What you need to do: Below is the data. Give it again, complete and exact.

Collected data:
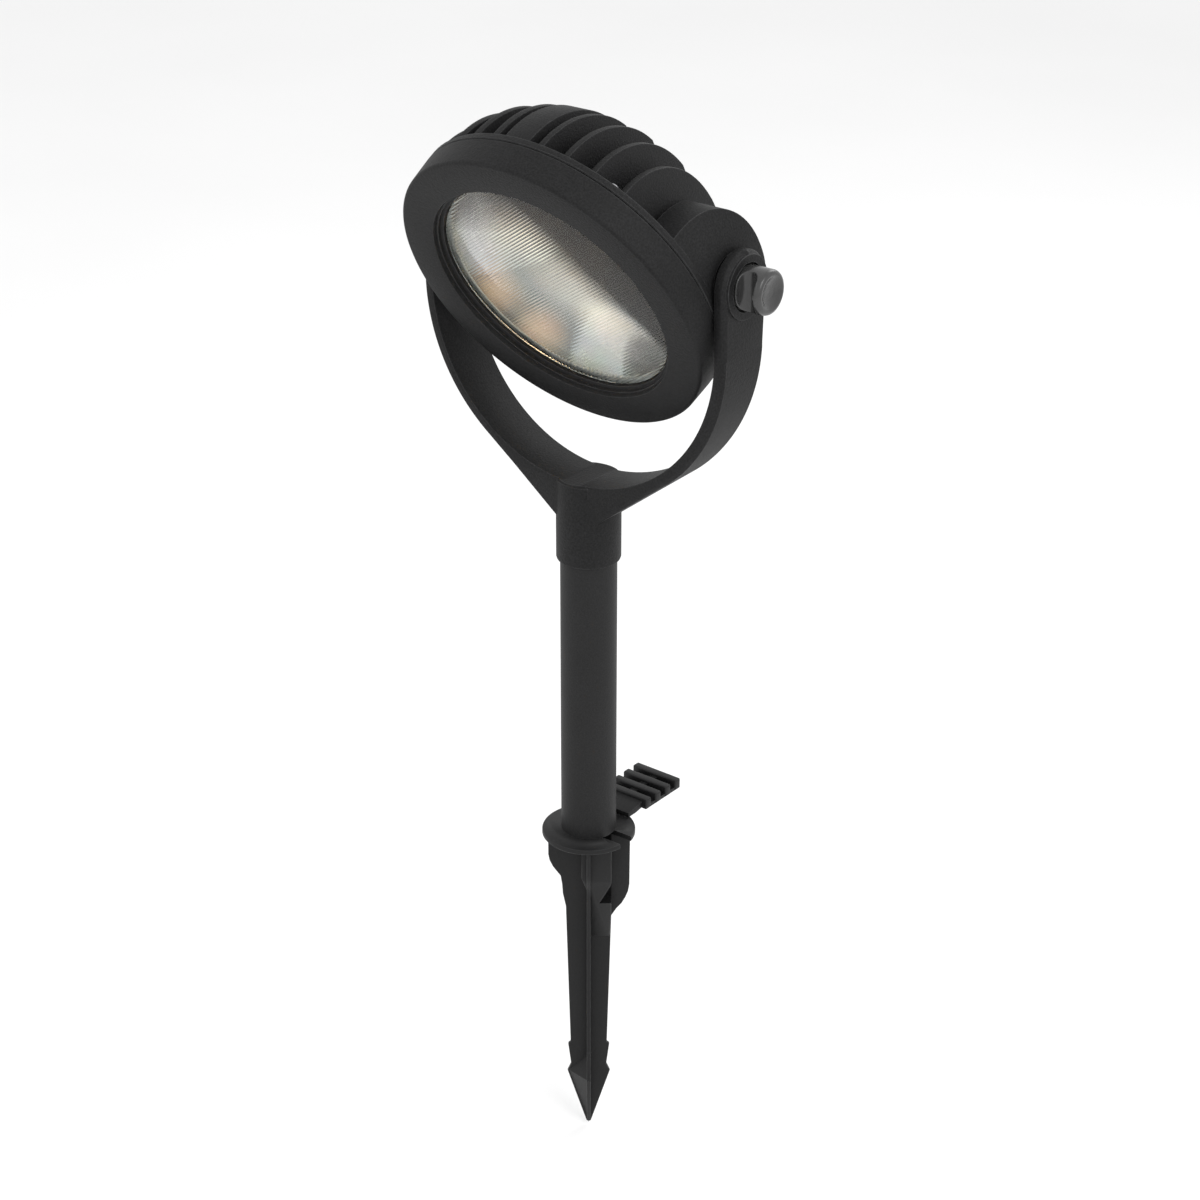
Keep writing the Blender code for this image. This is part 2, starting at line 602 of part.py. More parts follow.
def cable_gland(frame):
    """Cable inlet at the back: gland body, ribbed nut and sealing ring."""
    seat = BACK_Z
    body_side = [(0.0050, seat - GAP), (0.0085, seat - GAP), (0.0085, seat - 0.0060)]
    body_side += [(0.0066, seat - 0.0062), (0.0066, seat - 0.0150), (0.0050, seat - 0.0150)]
    make_part(turned("gland_body", body_side, 24, closed=True), PLASTIC, frame)
    nut_top = seat - 0.0066
    nut_side = [(0.0070, nut_top), (0.0092, nut_top), (0.0092, nut_top - 0.0100)]
    nut_side += [(0.0060, nut_top - 0.0140), (0.0040, nut_top - 0.0140)]
    nut_side += [(0.0040, nut_top - 0.0100), (0.0070, nut_top - 0.0096)]
    make_part(turned("gland_nut", nut_side, 16, closed=True), PLASTIC, frame, 10.0)
    seal_bottom = seat - 0.0150
    seal = ring_solid("gland_seal", 0.0026, 0.0047, seal_bottom + 0.0090, seal_bottom + 0.0010, 24)
    make_part(seal, RUBBER, frame)


def seals(frame):
    """Gasket between bezel and glass, and the seal between bezel and rim."""
    gasket_top = FACE_Z - 0.0077
    gasket = ring_solid("lens_gasket", 0.0553, 0.0605, gasket_top, gasket_top - 0.0005)
    make_part(gasket, RUBBER, frame)
    rim_top = FACE_Z - BEZEL_DEPTH - GAP
    seal = ring_solid("bezel_seal", 0.0627, 0.0642, rim_top, rim_top - 0.0012 + GAP)
    make_part(seal, RUBBER, frame)


def build():
    """Makes the whole object."""
    stake_frame = empty("stake_frame", (0, 0, 0), (0, 0, SPIKE_TURN))
    ground_spike(stake_frame)
    cable_comb()
    stem_tube()
    swivel_frame = empty("swivel_frame", (0, 0, 0))
    yoke(swivel_frame)
    grub_screw(swivel_frame)
    arm_frame = empty("arm_frame", (0, 0, PIVOT_Z))
    head_frame = empty("head_frame", (0, 0, PIVOT_Z), (pi / 2 + TILT, 0, 0))
    pivot_fittings(arm_frame, head_frame)
    wing_knob(arm_frame)
    front_bezel(head_frame)
    seals(head_frame)
    front_glass(head_frame)
    reflector(head_frame)
    led_parts(head_frame)
    heat_sink_housing(head_frame)
    rim_screws(head_frame)
    cable_gland(head_frame)


build()
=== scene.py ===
"""Garden light projector on a ground stake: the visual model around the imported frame.

Everything is in metres.  The stake's axis is Z, the head tilts about an axis along X, and the
lamp faces -Y and downwards.
"""

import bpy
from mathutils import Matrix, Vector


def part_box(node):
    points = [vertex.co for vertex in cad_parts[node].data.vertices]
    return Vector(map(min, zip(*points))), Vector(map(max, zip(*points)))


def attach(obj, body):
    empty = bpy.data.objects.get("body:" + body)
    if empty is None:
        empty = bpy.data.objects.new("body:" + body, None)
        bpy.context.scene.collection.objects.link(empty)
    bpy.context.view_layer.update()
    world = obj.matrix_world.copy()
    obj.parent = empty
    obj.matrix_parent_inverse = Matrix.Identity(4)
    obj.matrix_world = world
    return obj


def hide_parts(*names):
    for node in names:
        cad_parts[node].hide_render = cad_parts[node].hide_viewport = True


bl_info = {
    "name": "Garden Projector Stake",
    "version": (1, 0, 0),
    "blender": (4, 5, 0),
    "location": "3D View > Sidebar > Projector",
    "description": "Models a garden light projector on a ground stake, piece by piece",
    "category": "Add Mesh",
}

from math import asin, cos, pi, radians, sin, sqrt

import bpy
from bpy.props import FloatProperty, FloatVectorProperty, IntProperty, PointerProperty
from mathutils import Matrix, Vector

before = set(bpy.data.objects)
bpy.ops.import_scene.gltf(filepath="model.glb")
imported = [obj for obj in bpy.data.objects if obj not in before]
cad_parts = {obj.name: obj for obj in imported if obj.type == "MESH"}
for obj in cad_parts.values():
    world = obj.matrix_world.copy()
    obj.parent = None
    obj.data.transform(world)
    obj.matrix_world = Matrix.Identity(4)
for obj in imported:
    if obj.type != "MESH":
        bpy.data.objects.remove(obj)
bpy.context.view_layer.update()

TUBE_LOW, TUBE_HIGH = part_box("stem_tube")
YOKE_LOW, YOKE_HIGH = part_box("yoke")
STAKE_LOW, STAKE_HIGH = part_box("ground_spike")
POINT_TOP = -0.1323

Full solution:
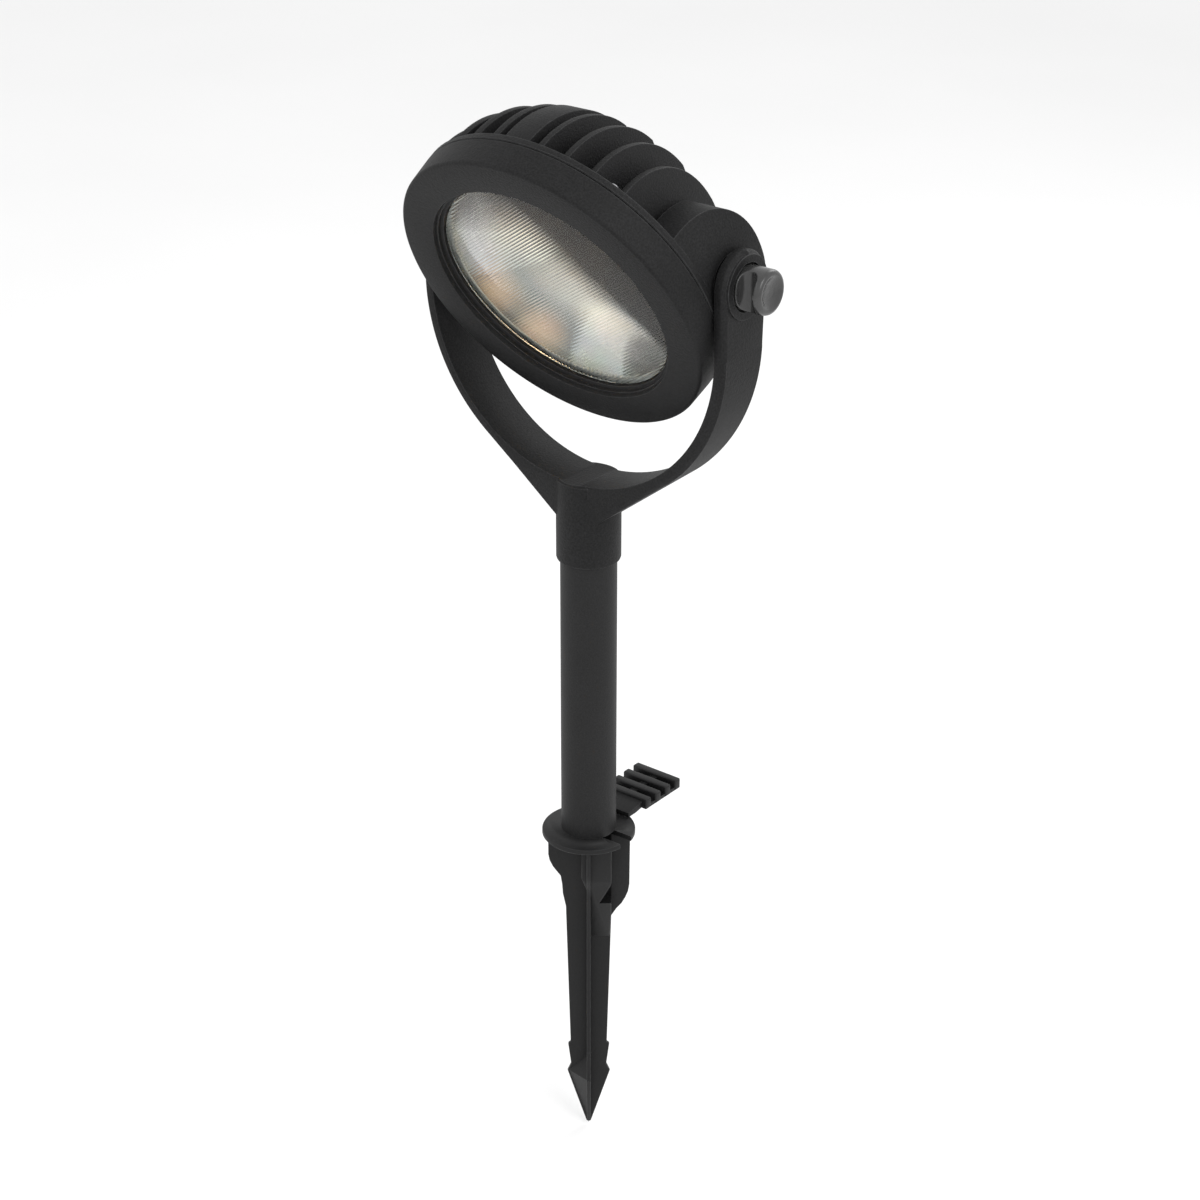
Keep writing the Blender code for this image. This is part 2, starting at line 602 of part.py. More parts follow.
def cable_gland(frame):
    """Cable inlet at the back: gland body, ribbed nut and sealing ring."""
    seat = BACK_Z
    body_side = [(0.0050, seat - GAP), (0.0085, seat - GAP), (0.0085, seat - 0.0060)]
    body_side += [(0.0066, seat - 0.0062), (0.0066, seat - 0.0150), (0.0050, seat - 0.0150)]
    make_part(turned("gland_body", body_side, 24, closed=True), PLASTIC, frame)
    nut_top = seat - 0.0066
    nut_side = [(0.0070, nut_top), (0.0092, nut_top), (0.0092, nut_top - 0.0100)]
    nut_side += [(0.0060, nut_top - 0.0140), (0.0040, nut_top - 0.0140)]
    nut_side += [(0.0040, nut_top - 0.0100), (0.0070, nut_top - 0.0096)]
    make_part(turned("gland_nut", nut_side, 16, closed=True), PLASTIC, frame, 10.0)
    seal_bottom = seat - 0.0150
    seal = ring_solid("gland_seal", 0.0026, 0.0047, seal_bottom + 0.0090, seal_bottom + 0.0010, 24)
    make_part(seal, RUBBER, frame)


def seals(frame):
    """Gasket between bezel and glass, and the seal between bezel and rim."""
    gasket_top = FACE_Z - 0.0077
    gasket = ring_solid("lens_gasket", 0.0553, 0.0605, gasket_top, gasket_top - 0.0005)
    make_part(gasket, RUBBER, frame)
    rim_top = FACE_Z - BEZEL_DEPTH - GAP
    seal = ring_solid("bezel_seal", 0.0627, 0.0642, rim_top, rim_top - 0.0012 + GAP)
    make_part(seal, RUBBER, frame)


def build():
    """Makes the whole object."""
    stake_frame = empty("stake_frame", (0, 0, 0), (0, 0, SPIKE_TURN))
    ground_spike(stake_frame)
    cable_comb()
    stem_tube()
    swivel_frame = empty("swivel_frame", (0, 0, 0))
    yoke(swivel_frame)
    grub_screw(swivel_frame)
    arm_frame = empty("arm_frame", (0, 0, PIVOT_Z))
    head_frame = empty("head_frame", (0, 0, PIVOT_Z), (pi / 2 + TILT, 0, 0))
    pivot_fittings(arm_frame, head_frame)
    wing_knob(arm_frame)
    front_bezel(head_frame)
    seals(head_frame)
    front_glass(head_frame)
    reflector(head_frame)
    led_parts(head_frame)
    heat_sink_housing(head_frame)
    rim_screws(head_frame)
    cable_gland(head_frame)


build()
=== scene.py ===
"""Garden light projector on a ground stake: the visual model around the imported frame.

Everything is in metres.  The stake's axis is Z, the head tilts about an axis along X, and the
lamp faces -Y and downwards.
"""

import bpy
from mathutils import Matrix, Vector


def part_box(node):
    points = [vertex.co for vertex in cad_parts[node].data.vertices]
    return Vector(map(min, zip(*points))), Vector(map(max, zip(*points)))


def attach(obj, body):
    empty = bpy.data.objects.get("body:" + body)
    if empty is None:
        empty = bpy.data.objects.new("body:" + body, None)
        bpy.context.scene.collection.objects.link(empty)
    bpy.context.view_layer.update()
    world = obj.matrix_world.copy()
    obj.parent = empty
    obj.matrix_parent_inverse = Matrix.Identity(4)
    obj.matrix_world = world
    return obj


def hide_parts(*names):
    for node in names:
        cad_parts[node].hide_render = cad_parts[node].hide_viewport = True


bl_info = {
    "name": "Garden Projector Stake",
    "version": (1, 0, 0),
    "blender": (4, 5, 0),
    "location": "3D View > Sidebar > Projector",
    "description": "Models a garden light projector on a ground stake, piece by piece",
    "category": "Add Mesh",
}

from math import asin, cos, pi, radians, sin, sqrt

import bpy
from bpy.props import FloatProperty, FloatVectorProperty, IntProperty, PointerProperty
from mathutils import Matrix, Vector

before = set(bpy.data.objects)
bpy.ops.import_scene.gltf(filepath="model.glb")
imported = [obj for obj in bpy.data.objects if obj not in before]
cad_parts = {obj.name: obj for obj in imported if obj.type == "MESH"}
for obj in cad_parts.values():
    world = obj.matrix_world.copy()
    obj.parent = None
    obj.data.transform(world)
    obj.matrix_world = Matrix.Identity(4)
for obj in imported:
    if obj.type != "MESH":
        bpy.data.objects.remove(obj)
bpy.context.view_layer.update()

TUBE_LOW, TUBE_HIGH = part_box("stem_tube")
YOKE_LOW, YOKE_HIGH = part_box("yoke")
STAKE_LOW, STAKE_HIGH = part_box("ground_spike")
POINT_TOP = -0.1323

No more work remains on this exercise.